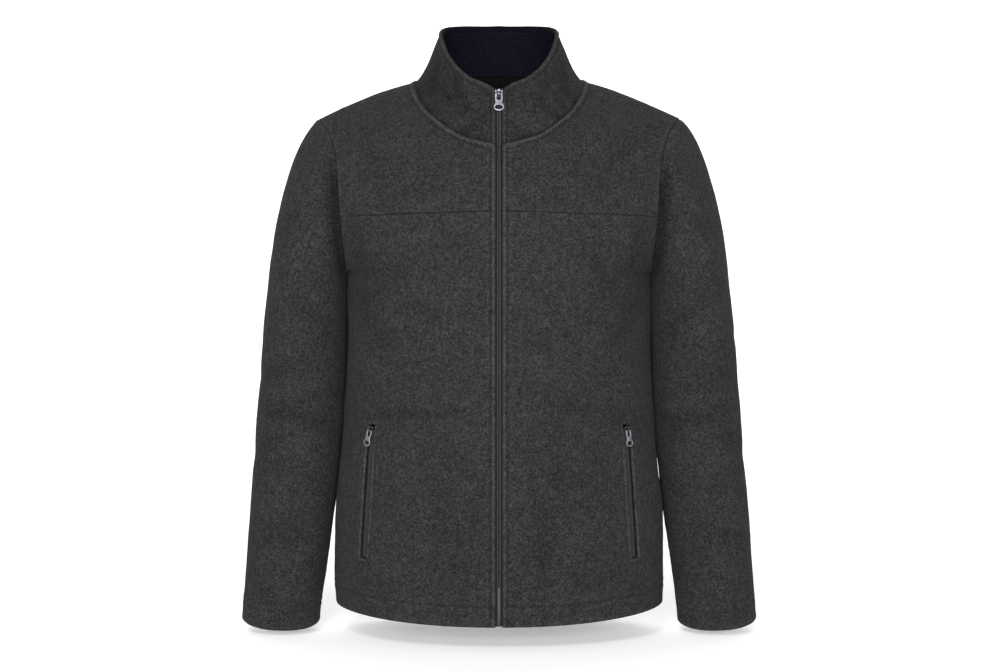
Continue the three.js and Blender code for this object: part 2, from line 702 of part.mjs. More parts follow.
function solidOf(geometry) {
  const bare = geometry.index ? geometry.toNonIndexed() : geometry.clone();
  for (const name of Object.keys(bare.attributes)) if (name !== "position") bare.deleteAttribute(name);
  const merged = mergeVertices(bare, 1e-4);
  const solid = new wasm.Manifold(
    new wasm.Mesh({
      numProp: 3,
      vertProperties: merged.attributes.position.array,
      triVerts: new Uint32Array(merged.index.array),
    }),
  );
  return solid;
}

function geometryOf(solid) {
  const mesh = solid.getMesh();
  const geometry = new THREE.BufferGeometry();
  geometry.setAttribute("position", new THREE.Float32BufferAttribute(mesh.vertProperties, 3));
  geometry.setIndex(new THREE.BufferAttribute(mesh.triVerts, 1));
  return geometry;
}

// Turns a strip's faces outwards if its profile ran the other way.
function facingOut(geometry) {
  if (solidOf(geometry).volume() > 0) return geometry;
  const index = Array.from(geometry.index.array);
  for (let i = 0; i < index.length; i += 3) [index[i + 1], index[i + 2]] = [index[i + 2], index[i + 1]];
  geometry.setIndex(index);
  return geometry;
}

// One half of a zip: a thin tape with the folded coil along its inner edge.
const tapeProfile = (edge) => [
  [edge, ZIP.chainFront],
  [ZIP.chainHalf, ZIP.chainFront],
  [ZIP.chainHalf, ZIP.tapeFront],
  [ZIP.tapeHalf, ZIP.tapeFront],
  [ZIP.tapeHalf, ZIP.tapeBack],
  [edge, ZIP.tapeBack],
];

function mainTape(side) {
  const panel = bodyRows.map((at) => sections.inner(at)).filter((inner) => inner > 0 && inner <= 1);
  const collar = collarRows.slice(1, -1).map((up) => 1 + up);
  const shares = [MAIN_ZIP.bottom, ...panel, ...collar, MAIN_ZIP.chainTop];
  const stations = shares.map((share) => (beside, depth) => {
    const { p, normal } = frontLine(share, Math.abs(beside));
    p.addScaledVector(normal, depth);
    return vec(side * p.x, p.y, p.z);
  });
  return facingOut(strip(tapeProfile(GAP / 2), stations));
}

// The pocket's own line on the front, from its bottom (0) to its top (1).
function pocketLine(share, beside) {
  const placeAt = (s) => [
    POCKET.bottomX + (POCKET.topX - POCKET.bottomX) * s,
    POCKET.bottomZ + (POCKET.topZ - POCKET.bottomZ) * s,
  ];
  const [x, z] = placeAt(share);
  const middle = frontPlace(x, z);
  const along = frontPlace(...placeAt(share + 0.01)).p.sub(middle.p);
  const sideways = along.clone().cross(middle.normal).normalize();
  if (beside === 0) return { ...middle, along, sideways };
  return frontPlace(x - sideways.x * beside, z - sideways.z * beside);
}

// Stations along the pocket between two shares of its length.
function pocketStations(from, to, count, deeper) {
  return steps(from, to, count).map((share) => (beside, depth) => {
    const { p, normal } = pocketLine(share, beside);
    return p.addScaledVector(normal, depth - deeper);
  });
}

function pocketTape() {
  const profile = [
    ...tapeProfile(-ZIP.chainHalf).slice(0, -1),
    [-ZIP.tapeHalf, ZIP.tapeBack],
    [-ZIP.tapeHalf, ZIP.tapeFront],
    [-ZIP.chainHalf, ZIP.tapeFront],
  ];
  const { bottom, chainTop, rows } = POCKET_ZIP;
  return facingOut(strip(profile, pocketStations(bottom, chainTop, rows, POCKET.deeper)));
}

// What is cut out of the front panel for the pocket's zip to show.
function pocketSlot() {
  const [half, reach] = [POCKET.halfOpening, 12];
  const profile = [
    [-half, -reach],
    [half, -reach],
    [half, reach],
    [-half, reach],
  ];
  return facingOut(strip(profile, pocketStations(0, 1, POCKET_ZIP.rows, 0)));
}

// A frame on the cloth: local X lies across the zip, Y up along it and Z out of the cloth.
function frameOf({ p, normal, along }) {
  const across = along.clone().cross(normal).normalize();
  const up = normal.clone().cross(across).normalize();
  return new THREE.Matrix4().makeBasis(across, up, normal).setPosition(p);
}

// Slider plate outline: round shoulders at the top, tapering downwards.
function plateShape() {
  const { top, long, shoulderHalf, footHalf } = SLIDER;
  const [shoulder, point] = [top - 4, 2.6];
  const shape = new THREE.Shape();
  shape.moveTo(-footHalf, top - long);
  shape.lineTo(footHalf, top - long);
  shape.lineTo(shoulderHalf, shoulder);
  shape.quadraticCurveTo(shoulderHalf, top - 1, point, top - 0.6);
  shape.lineTo(0, top);
  shape.lineTo(-point, top - 0.6);
  shape.quadraticCurveTo(-shoulderHalf, top - 1, -shoulderHalf, shoulder);
  return shape;
}

function extruded(shape, back, front, curveSegments) {
  const options = { depth: front - back, bevelEnabled: false, curveSegments };
  return new THREE.ExtrudeGeometry(shape, options).translate(0, 0, back);
}

// The arch on the slider that carries the pull. Its shape's X runs along the zip and its Y out of
// the cloth.
function bridge() {
  const { bridgeFoot, bridgeHalf, bridgeThick, hinge, plateFront } = SLIDER;
  const [base, crown] = [plateFront - 0.2, hinge + 1.35];
  const [foot, inside] = [bridgeFoot, bridgeFoot - bridgeThick];
  const shape = new THREE.Shape();
  shape.moveTo(-foot, base);
  shape.quadraticCurveTo(-foot, crown + bridgeThick, 0, crown + bridgeThick);
  shape.quadraticCurveTo(foot, crown + bridgeThick, foot, base);
  shape.lineTo(inside, base);
  shape.quadraticCurveTo(inside, crown, 0, crown);
  shape.quadraticCurveTo(-inside, crown, -inside, base);
  const standing = new THREE.Matrix4().makeBasis(vec(0, 1, 0), vec(0, 0, 1), vec(1, 0, 0));
  return extruded(shape, -bridgeHalf, bridgeHalf, 6).applyMatrix4(standing);
}

// Two plates joined above the end of the coil, and the bridge. rear is the back plate's depth.
function sliderGeometry(rear) {
  const { top, neck, plateBack, plateFront, rearThick } = SLIDER;
  const post = new THREE.BoxGeometry(neck + 0.6, neck, plateBack + rear + 1);
  post.translate(0, top - neck, (plateBack - rear) / 2);
  const solids = [
    extruded(plateShape(), plateBack, plateFront, 4),
    extruded(plateShape(), -rear - rearThick, -rear, 4),
    post,
    bridge(),
  ].map(solidOf);
  return geometryOf(solids.reduce((whole, solid) => whole.add(solid)));
}

// The pull hangs from local 0: a slotted neck over the bridge, a waist, and a ring at the end.
function pullGeometry() {
  const { long, axleHalf, neckHalf, waist, waistHalf, slotHalf, slotLong } = PULL;
  const { ringHalf, ringRise, ringWire, thick } = PULL;
  const ringMiddle = ringRise + axleHalf - long;
  const ringTop = ringMiddle + ringRise;
  const join = 0.5; // where the neck meets the ring, in radians above the ring's middle
  const shape = new THREE.Shape();
  shape.moveTo(-neckHalf + 0.5, axleHalf);
  shape.lineTo(neckHalf - 0.5, axleHalf);
  shape.lineTo(neckHalf, -2);
  shape.quadraticCurveTo(neckHalf, 3 - waist, waistHalf, -waist);
  shape.quadraticCurveTo(waistHalf, ringTop, ringHalf - 0.8, ringMiddle + ringRise / 2);
  shape.absellipse(0, ringMiddle, ringHalf, ringRise, join, -Math.PI - join, true);
  shape.quadraticCurveTo(-waistHalf, ringTop, -waistHalf, -waist);
  shape.quadraticCurveTo(-neckHalf, 3 - waist, -neckHalf, -2);
  const slot = new THREE.Path();
  slot.moveTo(-slotHalf, -axleHalf);
  slot.lineTo(-slotHalf, -slotLong);
  slot.quadraticCurveTo(0, -slotLong - slotHalf, slotHalf, -slotLong);
  slot.lineTo(slotHalf, -axleHalf);
  const hole = new THREE.Path();
  const [holeHalf, holeRise] = [ringHalf - ringWire, ringRise - ringWire];
  hole.absellipse(0, ringMiddle, holeHalf, holeRise, 0, 2 * Math.PI, false);
  shape.holes.push(slot, hole);
  return extruded(shape, -thick / 2, thick / 2, 6);
}

const jacket = new THREE.Group();
jacket.name = "fleece_jacket";

function add(name, geometry, material, parent = jacket) {
  const mesh = new THREE.Mesh(geometry, COLOURS[material]);
  mesh.name = name;
  parent.add(mesh);
  return mesh;
}

// A slider with its hanging pull, in a group that stands on the cloth.
function addRunner(names, frame, { size, tilt, deeper }) {
  const runner = new THREE.Group();
  runner.applyMatrix4(frame);
  runner.scale.setScalar(size);
  jacket.add(runner);
  const tapeBack = -ZIP.tapeBack + deeper;
  add(names.slider, sliderGeometry((tapeBack + SLIDER.rearClear) / size), "metal", runner);
  const hinge = new THREE.Group();
  hinge.name = names.pull + "_hinge";
  hinge.position.z = SLIDER.hinge;
  hinge.rotation.z = radians(tilt);
  runner.add(hinge);
  add(names.pull, pullGeometry(), "metal", hinge);
}

const sides = [
  { name: "left", sign: 1, pullTilt: 5 },
  { name: "right", sign: -1, pullTilt: -14 },
];
const oneSide = (sheet, sign) => (sign > 0 ? sheet : mirrored(sheet));

const frontSheet = bodySheet(frontRows);
const yokeSheet = bodySheet(yokeRows);
const slot = solidOf(pocketSlot());
for (const { name, sign } of sides) {
  const panel = solidOf(wallOf(oneSide(frontSheet, sign)));
  const opening = sign > 0 ? slot : slot.mirror([1, 0, 0]);
  add("front_" + name, geometryOf(panel.subtract(opening)), "fleece");
  add("yoke_" + name, wallOf(oneSide(yokeSheet, sign)), "fleece");
}

const backHalf = bodySheet(backRows);
add("back", wallOf(joined(backHalf, mirrored(backHalf))), "fleece");

const sleeve = sleeveSheet();
for (const { name, sign } of sides) add("sleeve_" + name, wallOf(oneSide(sleeve, sign)), "fleece");

const facingFront = CLOTH + GAP;
const facingBack = facingFront + FACING;
const facingRows = collarRows.slice(1);
add("collar", wallOf(collarSheet(0, CLOTH, collarRows, [0, ...neckTurns])), "fleece");
add("collar_facing", wallOf(collarSheet(facingFront, facingBack, facingRows, neckTurns)), "facing");

for (const { name, sign } of sides) add("zip_tape_" + name, mainTape(sign), "tape");
const top = frontLine(MAIN_ZIP.sliderAt, 0);
const along = frontLine(MAIN_ZIP.sliderAt + 0.02, 0).p.sub(top.p).normalize();
addRunner({ slider: "zip_slider", pull: "zip_pull" }, frameOf({ ...top, along }), {
  size: 1,
  tilt: 0,
  deeper: 0,
});

for (const { name, sign, pullTilt } of sides) {
  const tape = sign > 0 ? pocketTape() : geometryOf(solidOf(pocketTape()).mirror([1, 0, 0]));
  add("pocket_zip_" + name, tape, "tape");
  const line = pocketLine(POCKET_ZIP.sliderAt, 0);
  const flip = (v) => vec(sign * v.x, v.y, v.z);
  const frame = frameOf({ p: flip(line.p), normal: flip(line.normal), along: flip(line.along) });
  addRunner({ slider: "pocket_slider_" + name, pull: "pocket_pull_" + name }, frame, {
    size: POCKET_RUNNER,
    tilt: pullTilt,
    deeper: POCKET.deeper,
  });
}

export default jacket;
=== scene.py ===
import functools
import itertools
import math

import bmesh
import bpy
import numpy as np
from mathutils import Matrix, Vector


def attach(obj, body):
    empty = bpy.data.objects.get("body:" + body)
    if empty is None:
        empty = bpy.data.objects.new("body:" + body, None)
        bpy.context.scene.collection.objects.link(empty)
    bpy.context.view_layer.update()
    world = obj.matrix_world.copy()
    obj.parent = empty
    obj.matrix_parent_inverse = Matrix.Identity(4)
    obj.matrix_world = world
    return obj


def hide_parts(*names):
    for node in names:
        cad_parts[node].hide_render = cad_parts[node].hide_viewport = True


# A charcoal fleece jacket, filled out with no wearer. The cloth is made as thin shells on the forms
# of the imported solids, from the same tables. Sizes are millimetres until a mesh is made.
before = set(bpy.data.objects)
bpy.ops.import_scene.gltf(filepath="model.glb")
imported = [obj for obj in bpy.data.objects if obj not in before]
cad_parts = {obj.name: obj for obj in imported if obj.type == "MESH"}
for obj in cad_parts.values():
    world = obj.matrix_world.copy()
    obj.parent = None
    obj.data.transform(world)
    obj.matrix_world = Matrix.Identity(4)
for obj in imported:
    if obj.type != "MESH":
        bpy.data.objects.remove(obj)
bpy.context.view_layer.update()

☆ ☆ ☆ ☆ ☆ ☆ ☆

◆ TASK TO COMPLETE ◆
Look above for the line that contains "name, sign, pullTilt". Starting there, transcribe every line exactly until you have copied the line that contains "for node in".

◆ CORRECT RESULT ◆
for (const { name, sign, pullTilt } of sides) {
  const tape = sign > 0 ? pocketTape() : geometryOf(solidOf(pocketTape()).mirror([1, 0, 0]));
  add("pocket_zip_" + name, tape, "tape");
  const line = pocketLine(POCKET_ZIP.sliderAt, 0);
  const flip = (v) => vec(sign * v.x, v.y, v.z);
  const frame = frameOf({ p: flip(line.p), normal: flip(line.normal), along: flip(line.along) });
  addRunner({ slider: "pocket_slider_" + name, pull: "pocket_pull_" + name }, frame, {
    size: POCKET_RUNNER,
    tilt: pullTilt,
    deeper: POCKET.deeper,
  });
}

export default jacket;
=== scene.py ===
import functools
import itertools
import math

import bmesh
import bpy
import numpy as np
from mathutils import Matrix, Vector


def attach(obj, body):
    empty = bpy.data.objects.get("body:" + body)
    if empty is None:
        empty = bpy.data.objects.new("body:" + body, None)
        bpy.context.scene.collection.objects.link(empty)
    bpy.context.view_layer.update()
    world = obj.matrix_world.copy()
    obj.parent = empty
    obj.matrix_parent_inverse = Matrix.Identity(4)
    obj.matrix_world = world
    return obj


def hide_parts(*names):
    for node in names:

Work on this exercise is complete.